Несмотря на то, что вчера и сегодня утром отправилось из Святого Града до 400 наших поклонников и поклонниц, церковь еще была полна, и с полчаса времени народ подходил к Патриарху для лобызания креста с Животворящим Древом, а к архимандриту для получения антидора. Его Блаженство потом взошел в комнаты начальника Миссии и принимал там единственно позволяемое им себе угощение – воду. Даже от чая отказался. По примеру прошлых разов, из дома Миссии он прошел в Женский поклоннический приют, где благословил розданный поклонникам чай и пожелал далеким странникам благополучного возвращения в родные дома. Посетил потом секретаря консульства, самого консула, консульского драгомана и доктора госпиталя нашего. При всех его переходах его сопровождал наш целодневный пасхальный звон. Около полудня Патриарх возвратился в Иерусалим.
* * *Идет необычный здесь в апреле месяце дождь. С десяток запоздавших поклонников спешно отправляются в Яффу. Начинает пустеть наш малый палестинский город[214]. Постоянным жителям его предстоит четырехмесячный отдых. Передаю к сведению публики следующие, общие и пламенные, желания сих жителей, уведанные мною от них самым верным и, так сказать, непосредственным путем.
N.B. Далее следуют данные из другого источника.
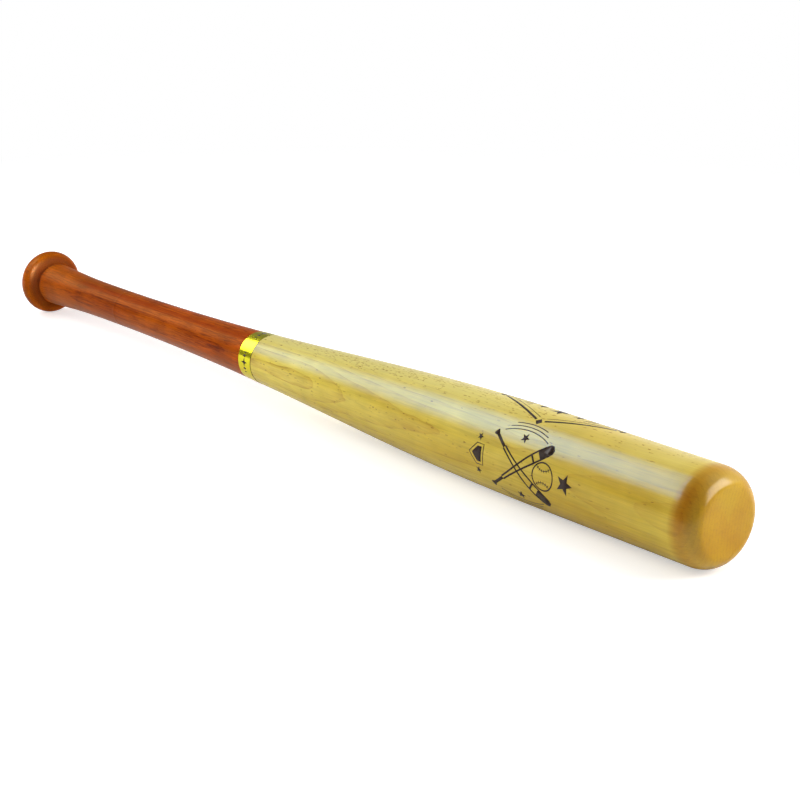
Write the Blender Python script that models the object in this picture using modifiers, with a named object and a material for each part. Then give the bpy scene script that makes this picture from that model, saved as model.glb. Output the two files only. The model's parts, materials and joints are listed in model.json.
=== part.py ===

Желание 1-е: Чтобы человеколюбивое правительство восстановило принятую им некогда спасительную меру не выпускать из России тех поклонников и поклонниц, у кого не окажется (действительных и собственных) ста пятидесяти рублей серебром – по меньшей мере. Ежегодно повторяющиеся здесь сцены самого прискорбного нищенства заставляют всеми силами желать сего и всеми усилиями домогаться сего.